According to Pollack, “Klauber then went a step further and started actually attending the Unitarian church with his family and he became active in that congregation. And as that congregation grew and got too big for this little space they were renting, Klauber helped them plan a building campaign and find a site and hire an architect. So, in 1885 the First Unitarian congregation moved out of the synagogue and into its own building on Wisconsin Ave. in downtown Madison.”
The synagogue building, now known by its English name, “Gates of Heaven,” eventually fell into disrepair. But in the 1970s, as the building was being threatened with demolition, some members of Madison’s Jewish community persuaded the city to buy it and it was moved to James Madison Park.
It is still rented out for concerts, art exhibits, weddings, parties and, occasionally, Jewish services and activities.
Pollack, who is writing a history of the Madison Jewish community to be published by the University of Wisconsin Press, said that the building contains an ark and a bimah, as well as a display case with artifacts and photographs associated with the building. An alternative High Holiday service has been conducted there for unaffiliated Jews for many years.
Perhaps coincidentally, a group that met at those services eventually founded the present-day Congregation Shaarei Shamayim.
Shaarei Shamayim is, for the most part, made up of “two pools of people,” observed Spitzer-Resnick, an attorney and Detroit native who grew up in the Conservative movement.
The original 1863 Gates of Heaven synagogue building
One is people who have never been affiliated, and the other is people, like himself, who were very disillusioned with the mainstream movements, he said.
Spitzer-Resnick, 49, remembers a defining moment when that alienation occurred one summer when he worked as a counselor at a Camp Ramah in Canada.
He said that he and some others were reprimanded for their high spirits while singing prayers.

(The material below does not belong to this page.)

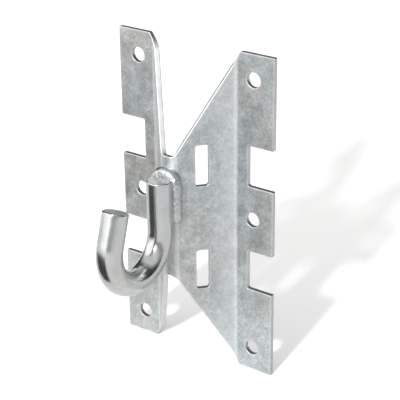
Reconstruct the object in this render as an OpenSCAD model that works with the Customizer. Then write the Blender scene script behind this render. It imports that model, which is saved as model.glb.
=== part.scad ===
// Folded steel bracket with a welded J hook, which carries cables along a wall or a pole.
// One blank is folded into two flanges, two slanting webs and a narrow nose.
// A round bar, bent into a J, is welded down the front of the nose.
// The origin is on the wall plane, midway between the flanges and midway up.
// +Z is up and the hook points to -Y. All sizes are in millimetres.

/* [Plate] */
// Height of the folded plate
plate_h = 200; // [180:1:240]
// Width over both flanges
plate_w = 108; // [102:1:124]
// Sheet thickness
plate_t = 3; // [2:0.5:4]
// Inside radius of every fold
fold_r = 4; // [2:0.5:5]
// Angle between each web and the wall plane
web_angle = 48; // [44:1:54]
// Distance from the wall plane to the front of the nose
nose_depth = 30; // [26:1:32]
// Half width of the nose, to where its face would meet the face of a web
nose_half = 4.2; // [4.2:0.1:6]

/* [Slanting edges] */
// Width of each flange at its upper and lower ends
end_w = 22.4; // [20:0.2:23]
// Height of the nose above the middle of the plate
nose_top = 39.5; // [36:0.5:50]
// Depth of the nose below the middle of the plate
nose_bottom = 36; // [34:0.5:50]
// Half length of the nose's level edges, on the flat sheet
nose_edge = 3.4; // [3.4:0.1:4.2]
// Radius where the upper slanting edge runs into the nose
top_blend_r = 2.5; // [1:0.5:4]
// Radius where the lower slanting edge runs into the nose
bottom_blend_r = 6; // [1:0.5:6]

/* [Bolt holes] */
// Diameter of each bolt hole
hole_d = 9; // [6:0.5:10]
// Distance from the middle of the plate to each column of holes
hole_x = 40.4; // [39:0.2:46]
// Height of the outer holes above and below the middle one
hole_z = 85; // [65:1:85]

/* [Band openings] */
// Width of the steel band that ties the bracket to a pole
band_w = 20; // [10:1:22]
// Total play of the band in its openings
band_play = 5; // [1:0.5:6]
// Height of each band above and below the middle of the plate
band_z = 33; // [30:0.5:38]
// Depth of each notch, from the flange's outer edge
notch_depth = 17; // [10:0.5:17]
// Radius of the two inner corners of each notch
notch_r = 1; // [0.5:0.5:3]
// Width of each slot along its web
slot_w = 7.6; // [6:0.1:8]
// Distance along the web from the fold line to the middle of each slot
slot_from_fold = 19.5; // [17:0.1:20]
// Corner radius of each slot
slot_r = 1.6; // [0.4:0.2:2.4]

/* [Hook] */
// Diameter of the hook's round bar
bar_d = 15; // [10:0.5:18]
// Inside diameter of the bend, which is the largest bundle that it seats
throat_d = 31; // [24:1:50]
// Height of the arm's upper end above the middle of the plate
arm_top = 28; // [22:0.5:32]
// Height of the point where the arm runs into the bend
bend_start = -3; // [-10:0.5:4]
// Angle that the bar is bent through
hook_turn = 197; // [180:1:205]
// Straight length of the tip past the bend
tip_len = 20; // [5:1:40]
// Width of the chamfer around both ends of the bar
bar_chamfer = 0.8; // [0.2:0.1:1.5]

/* [Weld] */
// Radius of the weld bead
bead_r = 3.8; // [3.2:0.1:4.4]
// Distance from the middle of the nose to the middle of each side bead
bead_x = 6.6; // [6:0.1:7]
// Distance that the bead's middle lies in front of the nose
bead_out = 1; // [0.5:0.1:1.5]
// Height of the lower end of each side bead
bead_bottom = 1; // [-5:0.5:6]
// Half width of the strip behind the bar that the weld doesn't reach
root_half = 2; // [1.5:0.1:2.5]

/* [Hidden] */
$fn = 96;
// Overlap of a cutting tool past the face that it cuts
past = 1;
// The tip starts this far inside the bend and is this much thinner, so that the two fuse into one bar
tip_sink = 0.3;
tip_step = 0.02;

// Folds: each one is an arc about its own centre, tangent to the two flat faces beside it
fold_tan = tan(web_angle / 2);
nose_r = fold_r + plate_t;
fold_x = nose_half + (nose_depth - plate_t) / tan(web_angle);
fold_c = [fold_x + fold_r * fold_tan, -plate_t - fold_r];
nose_c = [nose_half - nose_r * fold_tan, -nose_depth + nose_r];

// Web: its inward normal, and the point where its front face leaves the fold
web_in = [-sin(web_angle), cos(web_angle)];
web_start = fold_c + fold_r * web_in;
fold_to_web = fold_r * fold_tan;
web_to_middle = web_start.x * cos(web_angle) + (web_start.y + nose_depth) * sin(web_angle);

// Slanting edge: one straight cut on the flat blank, followed across the fold's middle fibre
end_x = plate_w / 2 - end_w;
end_to_fold = end_x - fold_c.x;
fold_arc = (fold_r + plate_t / 2) * web_angle * PI / 180;
web_run = web_to_middle - nose_edge;
fold_steps = 8;
function slope(nose_z) = (plate_h / 2 - nose_z) / (end_to_fold + fold_arc + web_run);
function fold_z(nose_z) = plate_h / 2 - slope(nose_z) * end_to_fold;
function web_z(nose_z) = fold_z(nose_z) - slope(nose_z) * fold_arc;

band_open = band_w + band_play;
notch_x = plate_w / 2 - notch_depth;

bar_r = bar_d / 2;
bend_r = (throat_d + bar_d) / 2;
bar_y = -nose_depth - bar_r;
bead_y = -nose_depth - bead_out;

// Both sides of the bracket, which are mirror images
module both_sides() {
    children();
    mirror([1, 0, 0]) children();
}

function mirrored(points) = [for (i = [len(points) - 1:-1:0]) [-points[i].x, points[i].y]];

// What a round fold takes off the sharp corner of the nose, on the right
module nose_corner(inset) {
    r = nose_r - inset;
    sharp = nose_c + r * [fold_tan, -1];
    difference() {
        polygon([
            nose_c - r * web_in,
            nose_c - (r + past) * web_in,
            sharp + past * [fold_tan, -1],
            nose_c - [0, r + past],
            nose_c - [0, r]]);
        translate(nose_c) circle(r = r);
    }
}

// Everything behind the face that lies "inset" behind the sheet's front face, in plan
module behind_face(inset, half_w, back_y) {
    half = [
        [half_w, back_y],
        [half_w, inset - plate_t],
        [fold_c.x, inset - plate_t],
        fold_c + (fold_r + inset) * web_in,
        nose_c + (nose_r - inset) * [fold_tan, -1]];
    difference() {
        polygon(concat(half, mirrored(half)));
        both_sides() {
            translate(fold_c) circle(r = fold_r + inset);
            nose_corner(inset);
        }
    }
}

// The sheet in plan: the stretch between its front face and its back face
module sheet_plan() {
    difference() {
        behind_face(0, plate_w / 2, past);
        behind_face(plate_t, plate_w / 2 + past, 2 * past);
    }
}

// Draws a shape in the flange's plane, x across and z up, and runs it through the flange
module through_flange() {
    translate([0, past, 0]) rotate([90, 0, 0]) linear_extrude(plate_t + 2 * past) children();
}

// Draws a shape on the right web, x along the web from its fold and z up, and runs it through
module through_web(depth) {
    translate([web_start.x, web_start.y, 0]) rotate([0, 0, 180 + web_angle])
        translate([0, past, 0]) rotate([90, 0, 0]) linear_extrude(depth + past) children();
}

// A rectangle with four round corners, about its middle
module round_rectangle(w, h, r) {
    square([w - 2 * r, h], center = true);
    square([w, h - 2 * r], center = true);
    for (x = [-1, 1], z = [-1, 1])
        translate([x * (w / 2 - r), z * (h / 2 - r)]) circle(r = r);
}

// Takes away the fold above the slanting edge, which climbs around the fold like a stair rail
module fold_cut(nose_z) {
    radii = [fold_r - past, nose_r + past];
    drop = fold_z(nose_z) - web_z(nose_z);
    turn = [for (i = [0:fold_steps]) web_angle * i / fold_steps, web_angle + 3];
    rise = [for (i = [0:fold_steps]) fold_z(nose_z) - drop * i / fold_steps, web_z(nose_z)];
    last = len(turn) - 1;
    rows = [for (i = [0:last], z = [rise[i], plate_h / 2], r = radii)
        [fold_c.x - r * sin(turn[i]), fold_c.y + r * cos(turn[i]), z]];
    // Each row holds the inner and outer points of the cut, then the inner and outer points on top
    strips = [for (i = [0:last - 1]) let (a = 4 * i, b = 4 * i + 4) each [
        [a, a + 1, b + 1], [a, b + 1, b],
        [a + 2, b + 2, b + 3, a + 3],
        [a, b, b + 2, a + 2],
        [a + 1, a + 3, b + 3, b + 1]]];
    ends = [[0, 2, 3, 1], [4 * last, 4 * last + 1, 4 * last + 3, 4 * last + 2]];
    polyhedron(points = rows, faces = concat(strips, ends));
}

// Takes away the right web above the slanting edge, and the nose above its level edge
module web_cut(nose_z, blend_r) {
    slant = atan(slope(nose_z));
    corner = [web_run, nose_z];
    reach = blend_r * tan(slant / 2);
    along = web_to_middle + past;
    seam = past / 2;
    intersection() {
        through_web(2 * nose_r) {
            polygon([
                [0, web_z(nose_z)],
                corner + reach * [-cos(slant), sin(slant)],
                corner + [reach, 0],
                [along, nose_z],
                [along, plate_h / 2],
                [0, plate_h / 2]]);
            translate(corner + [reach, blend_r]) circle(r = blend_r);
        }
        translate([-seam, -plate_h, 0]) cube(2 * plate_h);
    }
}

// One end of the blank: the straight cut over the flanges, the folds, the webs and the nose
module end_cut(nose_z, blend_r) {
    half = [[end_x + past / slope(nose_z), plate_h / 2 + past], [fold_c.x, fold_z(nose_z)]];
    through_flange_deep() polygon(concat(half, mirrored(half)));
    both_sides() {
        fold_cut(nose_z);
        web_cut(nose_z, blend_r);
    }
}

// Draws a shape as through_flange does, and runs it on past the front of the nose
module through_flange_deep() {
    translate([0, past, 0]) rotate([90, 0, 0])
        linear_extrude(nose_depth + 2 * past) children();
}

// Holes, notches and slots of the right side
module side_openings() {
    for (z = [-hole_z, 0, hole_z])
        translate([hole_x, past, z]) rotate([90, 0, 0])
            cylinder(d = hole_d, h = plate_t + 2 * past);
    for (z = [-band_z, band_z]) {
        through_flange() translate([notch_x + notch_depth, z])
            round_rectangle(2 * notch_depth, band_open, notch_r);
        through_web(plate_t + past) translate([slot_from_fold - fold_to_web, z])
            round_rectangle(slot_w, band_open, slot_r);
    }
}

module bracket_plate() {
    color("#9ca5a6") difference() {
        translate([0, 0, -plate_h / 2]) linear_extrude(plate_h) sheet_plan();
        both_sides() side_openings();
        end_cut(nose_top, top_blend_r);
        mirror([0, 0, 1]) end_cut(nose_bottom, bottom_blend_r);
    }
}

// A straight stretch of bar that ends in a chamfered face
module bar_end(length, r) {
    cylinder(r = r, h = length - bar_chamfer);
    translate([0, 0, length - bar_chamfer])
        cylinder(r1 = r, r2 = r - bar_chamfer, h = bar_chamfer);
}

module hook_bar() {
    color("#b9bec0") translate([0, bar_y, bend_start]) {
        bar_end(arm_top - bend_start, bar_r);
        translate([0, -bend_r, 0]) rotate([0, -90, 0]) rotate([0, 0, 90]) {
            rotate_extrude(angle = hook_turn) translate([bend_r, 0]) circle(r = bar_r);
            rotate([0, 0, hook_turn]) translate([bend_r, -tip_sink, 0]) rotate([-90, 0, 0])
                bar_end(tip_len + tip_sink, bar_r - tip_step);
        }
    }
}

// The bead's path: up one side of the arm, over its end and down the other side
module bead_path() {
    arch_z = arm_top + bead_r / 2 - bead_x;
    translate([0, bead_y, arch_z]) rotate([90, 0, 0])
        rotate_extrude(angle = 180) translate([bead_x, 0]) circle(r = bead_r);
    both_sides() translate([bead_x, bead_y, bead_bottom]) {
        cylinder(r = bead_r, h = arch_z - bead_bottom);
        sphere(r = bead_r);
    }
}

module weld_bead() {
    below = 2 * bead_r;
    arm = arm_top - bead_bottom + below;
    color("#c2c6c6") difference() {
        bead_path();
        translate([0, 0, bead_bottom - below]) {
            translate([0, bar_y, 0]) cylinder(r = bar_r, h = arm);
            translate([-root_half, -nose_depth - past, 0]) cube([2 * root_half, 2 * past, arm]);
            linear_extrude(plate_h / 2) behind_face(0, plate_w / 2, 0);
        }
    }
}

bracket_plate();
hook_bar();
weld_bead();
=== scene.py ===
# %% [markdown]
# # A folded bracket with a welded J hook
#
# The object carries cables along a wall or a pole. A steel blank is punched and folded
# four times, a bent round bar is welded down its nose, and the whole is hot-dip
# galvanised. This lesson dresses the CAD model of it: it folds a finer sheet, sweeps a
# finer bar, lays a rippled weld bead, and gives each of them a zinc finish built from
# nodes.
#
# The CAD model comes in as a fixed frame. All new pieces are in metres in the same frame,
# so nothing has to be fitted: the origin is on the wall plane, +Z is up, and the hook
# points to -Y.

# %% Load the frame
import math

import bmesh
import bpy
from mathutils import Matrix, Vector, noise


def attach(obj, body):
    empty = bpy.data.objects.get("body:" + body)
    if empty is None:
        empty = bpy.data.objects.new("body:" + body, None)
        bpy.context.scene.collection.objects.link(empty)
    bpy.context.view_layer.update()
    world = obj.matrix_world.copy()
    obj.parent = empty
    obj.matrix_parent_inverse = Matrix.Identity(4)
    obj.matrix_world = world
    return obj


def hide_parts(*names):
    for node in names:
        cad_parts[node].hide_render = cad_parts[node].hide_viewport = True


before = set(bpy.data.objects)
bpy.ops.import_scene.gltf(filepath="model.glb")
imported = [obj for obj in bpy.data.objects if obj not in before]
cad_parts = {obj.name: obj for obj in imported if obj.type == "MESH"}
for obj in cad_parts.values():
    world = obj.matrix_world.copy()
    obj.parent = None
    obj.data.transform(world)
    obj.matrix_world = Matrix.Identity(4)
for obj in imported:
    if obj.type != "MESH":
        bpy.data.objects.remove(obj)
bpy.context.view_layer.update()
print("CAD nodes:", sorted(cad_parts))

MM = 0.001

# %% [markdown]
# ## The camera
#
# A long lens looks from about three quarters of a metre, turned 36 degrees to the right of
# the hook and raised 25 degrees. It keeps the two flanges nearly parallel, so that the
# bracket's form is easy to read. The camera's three directions are worked out from those
# angles, because that keeps the numbers readable. The small roll and the aim point frame
# the object.

# %% Place the camera
CAM_AZIMUTH = math.radians(36.149)
CAM_ELEVATION = math.radians(24.555)
CAM_ROLL = math.radians(-0.634)
CAM_DISTANCE = 783.4 * MM
CAM_LENS = 118.69
CAM_AIM = Vector((0.34, 0.83, 1.02)) * MM

forward = Vector((
    -math.sin(CAM_AZIMUTH) * math.cos(CAM_ELEVATION),
    math.cos(CAM_AZIMUTH) * math.cos(CAM_ELEVATION),
    -math.sin(CAM_ELEVATION)))
right = Vector((math.cos(CAM_AZIMUTH), math.sin(CAM_AZIMUTH), 0))
up = right.cross(forward)
right, up = (right * math.cos(CAM_ROLL) + up * math.sin(CAM_ROLL),
             up * math.cos(CAM_ROLL) - right * math.sin(CAM_ROLL))

camera_data = bpy.data.cameras.new("camera")
camera_data.lens = CAM_LENS
camera_data.sensor_width = 36
camera = bpy.data.objects.new("camera", camera_data)
bpy.context.scene.collection.objects.link(camera)
axes = Matrix((right, up, -forward)).transposed().to_4x4()
camera.matrix_world = Matrix.Translation(CAM_AIM - CAM_DISTANCE * forward) @ axes
bpy.context.scene.camera = camera
print("camera at, mm:", [round(c / MM) for c in camera.matrix_world.translation])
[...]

“We got a horrible lecture” about our attitude not being in the spirit of Shabbat, he said, adding that it led him to rethink what felt like “inappropriate rigidity and hypocrisy,” he said.
He remained outside of organized Judaism until 1989, when he connected with the other founding members of the new Shaarei Shamayim, which became his spiritual home.
“Part the beauty of Reconstructionism is that it’s very conscious and intentional,” he said. “People are there for a reason. They’re not there just because it’s the synagogue in the neighborhood.”
And Spitzer-Resnick is finally satisfied with the way in which decisions are made by all concerned rather than being handed down from on high.
“A classic example of how the Reconstructionists do things, he said, can be seen in the movement’s approach to the sanctioning of gay marriage, which it did before the other denominations.
“The movement said, ‘Here is this white paper on gay marriage. Now you guys discuss it in local communities and figure out what you want to do,’” Spitzer-Resnick said.
“To me that’s the essence of real spirituality, that people come [to this movement and to this congregation] because that’s where they want to be.”